Certain embodiments also relate to apparatus for performing the operations herein. This apparatus may be specially constructed for the required purposes, or it may comprise a general purpose computer selectively activated or reconfigured by a computer program stored in the computer. Such a computer program may be stored in a computer readable storage medium, such as, but is not limited to, any type of disk including floppy disks, optical disks, CD-ROMs, and magnetic-optical disks, read-only memories (ROMs), random access memories (RAMs) such as dynamic RAM (DRAM), EPROMs, EEPROMs, magnetic or optical cards, or any type of media suitable for storing electronic instructions, and coupled to a computer system bus.

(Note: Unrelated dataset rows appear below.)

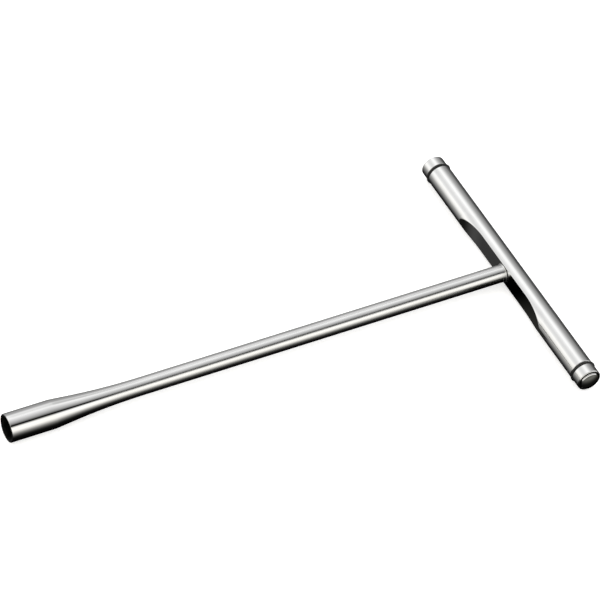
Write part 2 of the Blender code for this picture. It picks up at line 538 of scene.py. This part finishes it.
@dataclass(frozen=True)
class BlackRubber:
    """Moulded nitrile rubber of the grip rings."""

    name: str = "ring_rubber"
    colour: Triple = (0.006, 0.006, 0.006)
    dusty: Triple = (0.018, 0.018, 0.017)
    grain_scale: Triple = (2500.0, 2500.0, 2500.0)
    dust_scale: Triple = (300.0, 300.0, 300.0)
    grain_height: float = 0.006 * MM

    def build(self) -> bpy.types.Material:
        """Return the finished material."""
        made = Material(self.name)
        shader = made.shader
        grain = shader.noise(self.grain_scale, 3.0, 0.55)
        dust = shader.noise(self.dust_scale, 2.0, 0.5)
        made.set(Base_Color=shader.mixed(dust.step(0.4, 0.75), self.colour, self.dusty),
                 Roughness=grain.step(0.3, 0.7, 0.38, 0.52))
        made.bump(grain, 0.3, self.grain_height)
        return made.data


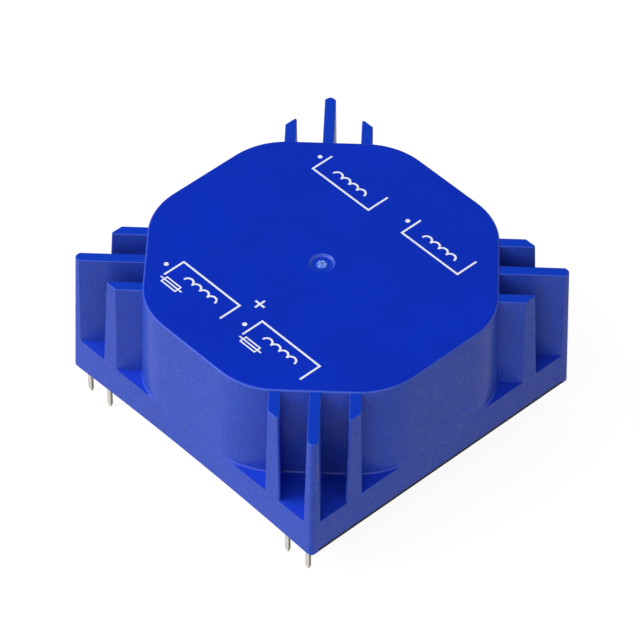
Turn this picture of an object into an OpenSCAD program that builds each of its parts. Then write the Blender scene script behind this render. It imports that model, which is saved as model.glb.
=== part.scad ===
// Encapsulated toroidal mains transformer for a printed circuit board.
// A square moulded housing, open underneath, holds a wound ring core that is
// sealed in with black resin. Eight flat pins stand in two rows below it.
// Origin: centre of the seating plane, where the rim meets the board.
// The secondary pins are on the -Y side and the primary pins on the +Y side.

/* [Housing] */
// Width of the square base at the seating plane
base_w = 60; // [54:0.5:72]
// Height of the top face above the seating plane
body_h = 26; // [21:0.5:32]
// Height of the square flange round the foot of the body
flange_h = 6.9; // [6:0.1:9]
// Thickness of the side walls
wall_t = 1.2; // [1:0.1:2]
// Thickness of the top wall and of the flange's upper wall
roof_t = 1.6; // [1:0.1:2]
// How much further out the corner walls of the body stand than its sides
corner_out = 0.2; // [0:0.05:1.5]
// Radius that joins the corner walls to the sides
shoulder_r = 13; // [6:0.5:17]
// Radius of the upright corners of the flange
flange_corner_r = 0.8; // [0.6:0.1:1.6]
// Radius round the edge of the top face
top_fillet = 0.5; // [0.3:0.1:1.4]
// Draft of the outer walls, in degrees
wall_draft = 1.3; // [0.3:0.1:1.8]

/* [Corner ribs] */
// Thickness of a rib at its top
rib_t = 1.95; // [1.4:0.05:2.4]
// Spacing of the three ribs of a corner
rib_pitch = 6.6; // [5.5:0.1:8.1]
// Draft of each face of a rib, in degrees
rib_draft = 1.1; // [0.2:0.1:2]
// How far the ribs stop below the top face
rib_drop = 0.3; // [0:0.1:0.8]
// Radius along the top edges of a rib
rib_fillet = 0.2; // [0.1:0.05:0.25]
// Radius on the blunt upright edges at the end of a rib
rib_edge_r = 0.3; // [0.3:0.05:0.5]
// Radius on the sharp upright edge at the end of an outer rib
rib_nose_r = 0.3; // [0.3:0.05:0.8]

/* [Gate mark] */
// Diameter of the shallow dimple where the moulding was filled
gate_d = 4.2; // [3:0.1:6]
// Depth of the dimple
gate_depth = 0.3; // [0.1:0.05:0.6]
// Diameter of the broken-off stub in the dimple
gate_stub_d = 1.5; // [0.8:0.1:2]

/* [Rim] */
// Length of the corner feet that stand on the board
foot_l = 1.7; // [1.2:0.1:4]
// How far the rim stops short of the board between the feet, on the X sides
rim_relief = 0.45; // [0.2:0.05:0.8]
// Rise of the shallow arch under the Y sides
rim_arch = 0.8; // [0.2:0.05:1]
// Gap from the resin in the X side reliefs to the face of the wall
resin_inset = 0.15; // [0.05:0.05:0.5]

/* [Pins] */
// Width of a pin, along the row
pin_w = 0.9; // [0.6:0.1:1.2]
// Thickness of a pin, across the row
pin_t = 0.5; // [0.4:0.1:0.8]
// Length of a pin below the seating plane
pin_l = 6; // [3:0.5:8]
// Spacing of the two pins of one winding
pin_pitch = 5; // [3:0.5:7]
// How much nearer the middle the primary pins stand than the secondary ones
primary_inset = 5; // [0:0.5:6]
// Resin between a pin and the wall beside its row
pin_row_gap = 0.2; // [0.15:0.05:1]
// Resin between the last pin of a row and the wall at the row's end
pin_end_gap = 0.85; // [0.4:0.05:2]
// Resin between the upper end of a pin and the flange's upper wall
pin_top_gap = 0.6; // [0.3:0.1:1.5]
// Height of the chamfered tip
pin_tip_l = 0.8; // [0.3:0.1:1.2]

/* [Ring core and windings] */
// Hole of the bare core
core_id = 25; // [22:0.5:28]
// Radius on the edges of the bare core
core_edge_r = 1; // [0.4:0.1:1.5]
// Thickness of the tape round the core
core_tape_t = 0.3; // [0.2:0.05:0.5]
// Build of each primary winding on the outside of the ring
primary_t = 1.1; // [0.6:0.1:1.4]
// Thickness of the insulation between primaries and secondaries
barrier_t = 0.45; // [0.3:0.05:0.6]
// Build of each secondary winding on the outside of the ring
secondary_t = 0.9; // [0.6:0.1:1.2]
// Thickness of the outer wrap
wrap_t = 0.3; // [0.2:0.05:0.4]
// How many times thicker each layer lies in the hole than outside
hole_build = 1.4; // [1:0.1:1.6]
// Resin between the wound ring and the side walls, at the top
side_gap = 1.1; // [0.5:0.1:2]
// Resin between the wound ring and the housing roof
top_gap = 0.5; // [0.3:0.1:1]

/* [Lead-outs] */
// Diameter of the winding wire brought out to a pin
lead_d = 0.6; // [0.4:0.1:0.8]
// Outer diameter of the sleeve on a lead-out
sleeve_d = 1.2; // [1:0.1:1.4]
// Resin under the sleeves
lead_cover = 1.1; // [0.8:0.1:1.5]
// Radius of the bend in a lead-out
lead_bend = 1; // [0.8:0.1:1.4]
// Straight drop of a lead-out below the ring
lead_drop = 0.3; // [0.1:0.1:1]
// How far inside the rim of the core the lead-outs leave the ring
lead_inset = 2; // [1.8:0.1:4]
// Bare wire between the end of a sleeve and its pin
lead_bare = 1.8; // [1.4:0.1:3]
// Diameter of a solder joint
solder_d = 1.3; // [1.1:0.1:1.4]

/* [Hidden] */

$fn = 48;
arc_steps = 12;    // facets in each rounded shoulder
fillet_steps = 6;  // facets across a fillet
rib_steps = 5;     // facets round an upright edge of a rib
overlap = 1;       // length by which a cutting or joining solid runs past
trim = 0.01;       // how far a wall stands proud of the plane that trims it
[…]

The algorithms and displays presented herein are not inherently related to any particular computer or other apparatus. Various general purpose systems may be used with programs in accordance with the teachings herein, or it may prove convenient to construct more specialized apparatus to perform the required method steps. The required structure for a variety of these systems will appear from the description herein. In addition, certain embodiments are not described with reference to any particular programming language. It will be appreciated that a variety of programming languages may be used to implement the teachings of such embodiments as described herein.

Besides what is described herein, various modifications may be made to the disclosed embodiments and implementations thereof without departing from their scope. Therefore, the illustrations and examples herein should be construed in an illustrative, and not a restrictive sense. The scope of the invention should be measured solely by reference to the claims that follow.